A glut of bad debt caused by over-indulgent bank lending and a glacial pace of reform in the state-owned corporate sector mean Vietnam has gone from being one of Asia’s rising stars to one of the region’s biggest underperformers.

NOT FIRST SIGN

This week was not the first sign of unrest at the parks; in recent years workers have been increasingly dissatisfied over labor conditions, although the authorities have until now kept any protests contained.

“Local riots in response to harsh employment conditions have been quickly put down by the government,” said Suiwah Leung, associate professor of economics at Australian National University, and an expert on Vietnam.

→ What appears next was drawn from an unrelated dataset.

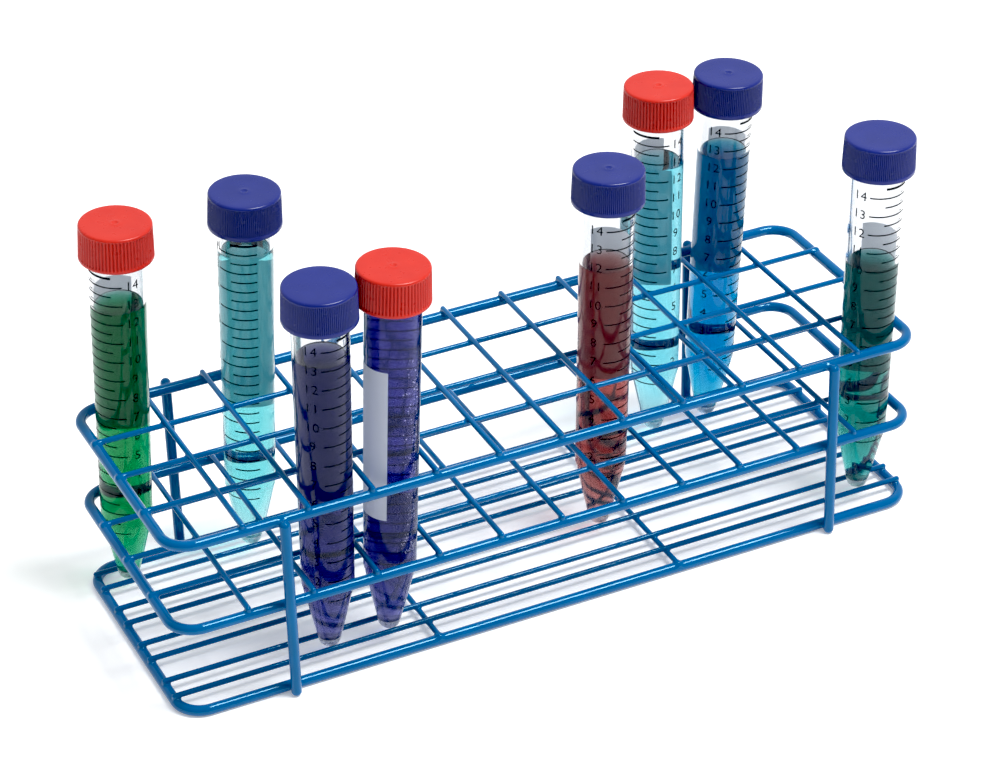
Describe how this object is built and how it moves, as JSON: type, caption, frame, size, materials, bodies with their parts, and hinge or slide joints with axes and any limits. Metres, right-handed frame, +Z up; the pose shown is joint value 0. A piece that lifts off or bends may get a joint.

Now, the risk is that anti-foreigner antagonism mixed with unhappy workers will be harder to control and will worry foreign companies, even if they have no connection to China and events in the South China Sea.

“The situation that some workers are taking advantage of their right to demonstrate by destroying factories is definitely not good for Vietnam’s investment environment,” said Nguyen Mai, chairman of the Vietnam Association of Foreign Invested Enterprises.

A major downturn in foreign investment would be a big economic blow.

Samsung spent $3.2 billion on its smartphone factory in the northern Thai Nguyen province.

The five Vietnam-Singapore Industrial Parks, two of which were hit by this week’s riots in Binh Duong, say they host around 500 companies and have created more than 140,000 local jobs. Their tenants come from 23 different countries.

The Ha Tinh industrial park in central Vietnam, where a huge steel complex being built by Taiwan’s Formosa Plastics Group was set on fire, is estimated to cost more than $20 billion by the time it is completed in 2020.

For now, signs are that most foreign investors are willing to ride out the unrest.

“This is a very isolated incident,” said Jason Yeo, president of the Singapore Business Association Vietnam, who has been in the country for 17 years. “The Vietnamese government (officials) are very concerned on this issue and will do their best to protect foreign investors in their country.”

A spokeswoman for Singapore’s Ascendas Pte Ltd, which runs a large industrial park with Vietnam’s Protrade in Binh Duong, said that while it has bolstered security and is monitoring events, it still believes in “Vietnam’s long-term growth.”

Hsu, however, is unlikely to easily put behind him the memories of Tuesday’s riots.

“This is a terrifying situation, it’s the first time I’ve genuinely thought about leaving Vietnam,” he said.